The following figure shows three data points and the best fit line

\( y = 3x + 2 . \)

The x-coordinate, or "x", is our independent variable and the y-coordinate, or "y", is our dependent variable.

Figure showing three data points and the best fit line.

Please answer the following questions using this figure.

What is the baseline prediction?

Exercise 1

 

Explanation

The baseline prediction is the average value of the dependent variable. Since our dependent variable takes values 2, 2, and 8 in our data set, the average is (2+2+8)/3 = 4.
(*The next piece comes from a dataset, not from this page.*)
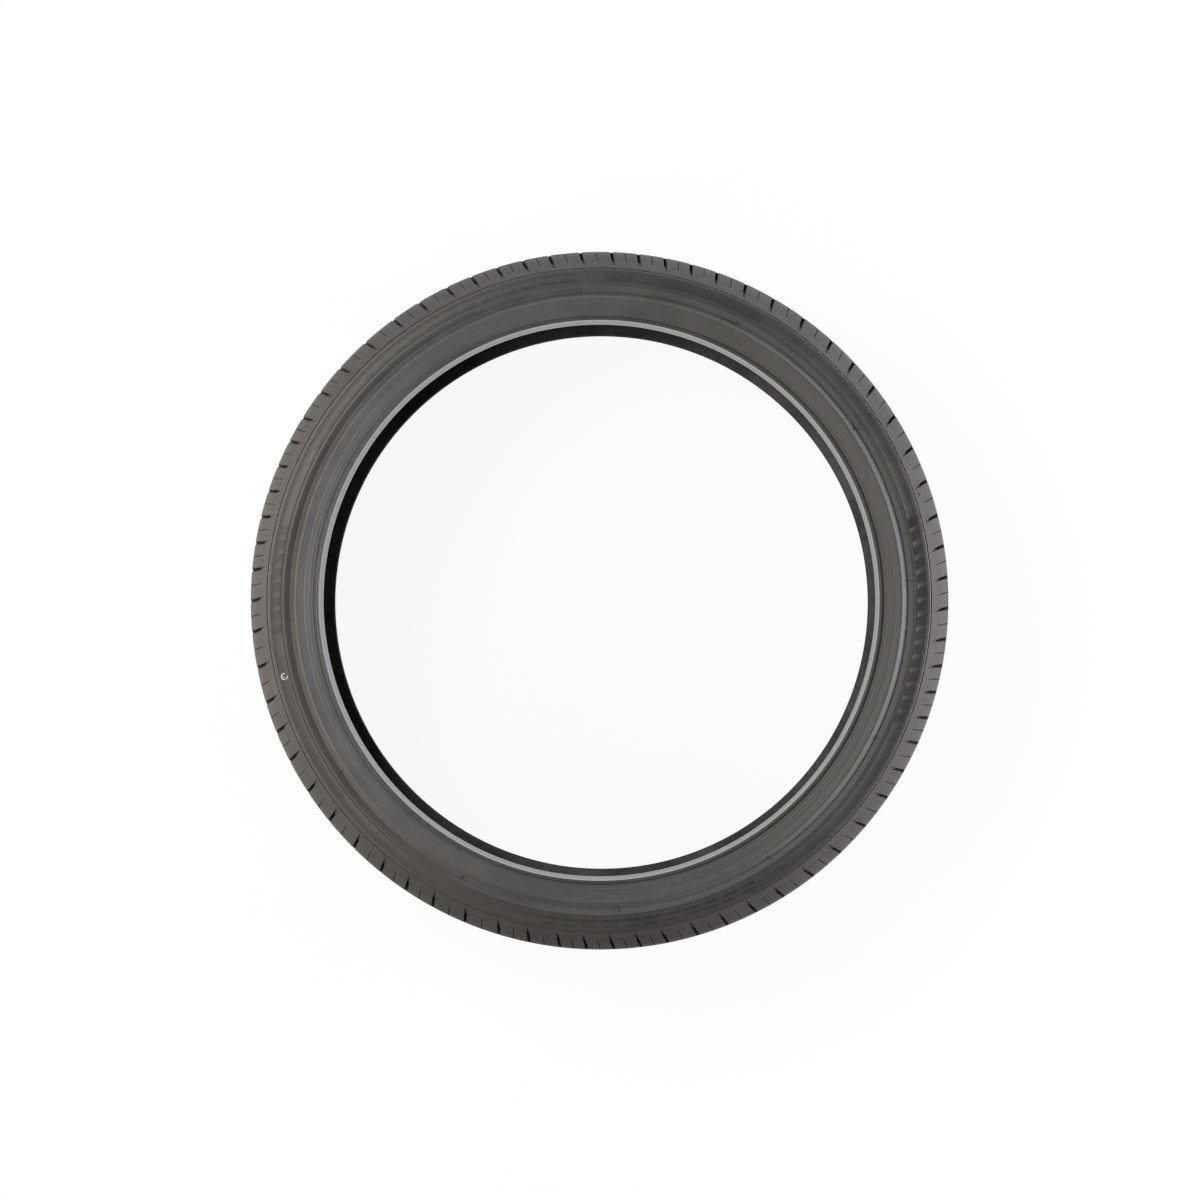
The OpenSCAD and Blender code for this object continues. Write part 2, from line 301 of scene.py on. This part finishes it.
def buildTread():
    t = tread
    rows, notchEnd, slotStart, sipeStart, depthR = treadRows()
    columns = 6 * len(blocks)
    # columns in the order of the spin: both edges of a sipe, mid block, both edges of a slot, mid block
    stations = []
    for i in reversed(range(len(blocks))):
        nextSipe = sipeTurns[i - 1] if i else sipeTurns[-1] + 360
        stations += [(sipeTurns[i], "sipe", -1), (sipeTurns[i], "sipe", 1),
                     ((sipeTurns[i] + slotTurns[i]) / 2, "block", 0),
                     (slotTurns[i], "slot", -1), (slotTurns[i], "slot", 1),
                     ((slotTurns[i] + nextSipe) / 2, "block", 0)]
    mouthZ = t["grooveZ"] - t["grooveWidth"] / 2
    slant = math.tan(math.radians(t["notchSlant"]))
    lean = math.tan(math.radians(t["slotLean"]))
    outer = tyre["outerRadius"]

    def turnOf(station, r, z, onSurface):
        # where a column stands in this row: cuts lean in the shoulder, and notches slant over the middle rib
        turn, kind, side = station
        below = (r if onSurface and z > 35 else crownAt(min(z, crownEnd[1]))) - outer
        y = below * lean
        width = 0
        if kind == "slot":
            width = t["slotWidth"] + (t["slotWidth"] - t["slotEndWidth"]) * below / t["slotReach"]
        if kind == "sipe":
            width = t["sipeWidth"] + (t["sipeWidth"] - t["sipeEndWidth"]) * below / t["sipeReach"]
            if z < t["grooveZ"]:
                width = t["notchWidth"] / math.cos(math.radians(t["notchSlant"]))
        if z < mouthZ:
            y += (max(z, notchEnd) - mouthZ) * slant
        return math.radians(turn) + (y + side * width / 2) / outer

    bm, place = spinRows(rows, columns)
    firstUnder = len(rows) - len(t["under"])
    for v, (row, column) in place.items():
        r, z = rows[row]
        v.co = polarPoint(r, turnOf(stations[column], r, z, row < firstUnder), z)

    # faces that are cut in: between the two edges of a slot, a sipe or a notch
    def rowsBetween(test):
        return {i for i in range(firstUnder - 1) if test(rows[i]) and test(rows[i + 1])}

    slotEndR, sipeEndR = outer - t["slotReach"], outer - t["sipeReach"]
    eps = 0.01
    slotRows = rowsBetween(lambda p: p[1] > slotStart - eps and p[0] > slotEndR - eps)
    sipeRows = rowsBetween(lambda p: p[1] > sipeStart - eps and p[0] > sipeEndR - eps)
    notchRows = rowsBetween(lambda p: notchEnd - eps < p[1] < t["grooveZ"] and p[0] > depthR - eps)
    cuts = dict(slot=[], sipe=[], notch=[])
    for face in bm.faces:
        row, _, column = cellOf(face, place, columns)
        kind, side = stations[column][1:]
        if kind == "slot" and side == -1 and row in slotRows:
            cuts["slot"].append(face)
        elif kind == "sipe" and side == -1 and row in sipeRows:
            cuts["sipe"].append(face)
        elif kind == "sipe" and side == -1 and row in notchRows:
            cuts["notch"].append(face)

    def run(a, b):
        return math.dist(rows[a], rows[b])

    def floorLine(depth, step, shelf, reach):
        # bottom point under each row: level under the crown, up to the shelf, and out at the end
        knee = (crownAt(crownEnd[1], depth), crownEnd[1])
        stepR, endR = outer - step, outer - reach
        shelfStart = (stepR - shelf * math.cos(flankTurn), flankAt(stepR) - shelf * math.sin(flankTurn))
        arcStart = next(i for i, p in enumerate(rows) if p[1] > crownEnd[1] - eps)
        stepRow = min(range(arcStart, firstUnder), key=lambda i: abs(rows[i][0] - stepR))
        endRow = min(range(arcStart, firstUnder), key=lambda i: abs(rows[i][0] - endR))

        def along(i, a, b):
            total = sum(run(j, j + 1) for j in range(a, b))
            return sum(run(j, j + 1) for j in range(a, i)) / total if total else 1

        def bottom(i):
            if i <= arcStart:
                return crownAt(rows[i][1], depth), rows[i][1]
            if i <= stepRow:
                return mix(knee, shelfStart, along(i, arcStart, stepRow))
            return mix(shelfStart, (endR, flankAt(endR)), along(i, stepRow, endRow))
        return bottom

    notchWall = (depthR, next(p[1] for p in rows if abs(p[0] - depthR) < eps and p[1] < t["grooveZ"]))
    bottoms = dict(
        slot=floorLine(t["slotDepth"], t["slotStep"], t["slotShelf"], t["slotReach"]),
        sipe=floorLine(t["sipeDepth"], t["sipeReach"], 0, t["sipeReach"]),
        notch=lambda i: (notchWall if rows[i][1] > mouthZ - t["mouthRadius"] - 0.1
                         else (crownAt(rows[i][1], t["notchDepth"]), rows[i][1])),
    )
    rims = []
    for kind, faces in cuts.items():
        inside = set(faces)
        rim = [e for e in {e for f in faces for e in f.edges} if sum(f in inside for f in e.link_faces) == 1]
        if kind != "sipe":
            rims += rim
        moveOut(bm, faces, place, bottoms[kind])
    bmesh.ops.remove_doubles(bm, verts=bm.verts, dist=0.002)
    rims = [e for e in rims if e.is_valid and len(e.link_faces) == 2 and e.calc_face_angle(0) > 0.6]
    rims = putInOrder(bm, rims)
    bmesh.ops.bevel(bm, geom=rims, offset=t["slotRim"], offset_type="OFFSET", segments=2, profile=0.5,
                    affect="EDGES", material=-1, clamp_overlap=True)

    # two bridges close the band at the middle groove, above and below it
    addLowerSide(bm)
    between = t["grooveDepth"] + 1
    for low, high in ((outer - between, outer), (t["under"][-1][0] - 1, outer - between)):
        loops = [e for e in bm.edges if len(e.link_faces) == 1
                 and low < math.hypot(*e.verts[0].co.xy) < high and abs(e.verts[0].co.z) < 1]
        bmesh.ops.bridge_loops(bm, edges=loops)
    return finishMesh(bm, "tyre_tread")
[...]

What is the Sum of Squared Errors (SSE) ?

Exercise 2

 

Explanation

The SSE is computed by summing the squared errors between the actual values and our predictions. For each value of the independent variable (x), our best fit line makes the following predictions:

If x = 0, y = 3(0) + 2 = 2,

If x = 1, y = 3(1) + 2 = 5.

Thus we make an error of 0 for the data point (0,2), an error of 3 for the data point (1,2), and an error of 3 for the data point (1,8). So we have

SSE = 0² + 3² + 3² = 18.

What is the Total Sum of Squares (SST) ?

Exercise 3

 

Explanation

The SST is computed by summing the squared errors between the actual values and the baseline prediction. From the first question, we computed the baseline prediction to be 4. Thus the SST is:

SST = (2 - 4)² + (2 - 4)² + (8 - 4)² = 24.

What is the R² of the model?

Exercise 4

 

Explanation

The R² formula is:

R² = 1 - SSE/SST

Thus using our answers to the previous questions, we have that

R² = 1 - 18/24 = 0.25.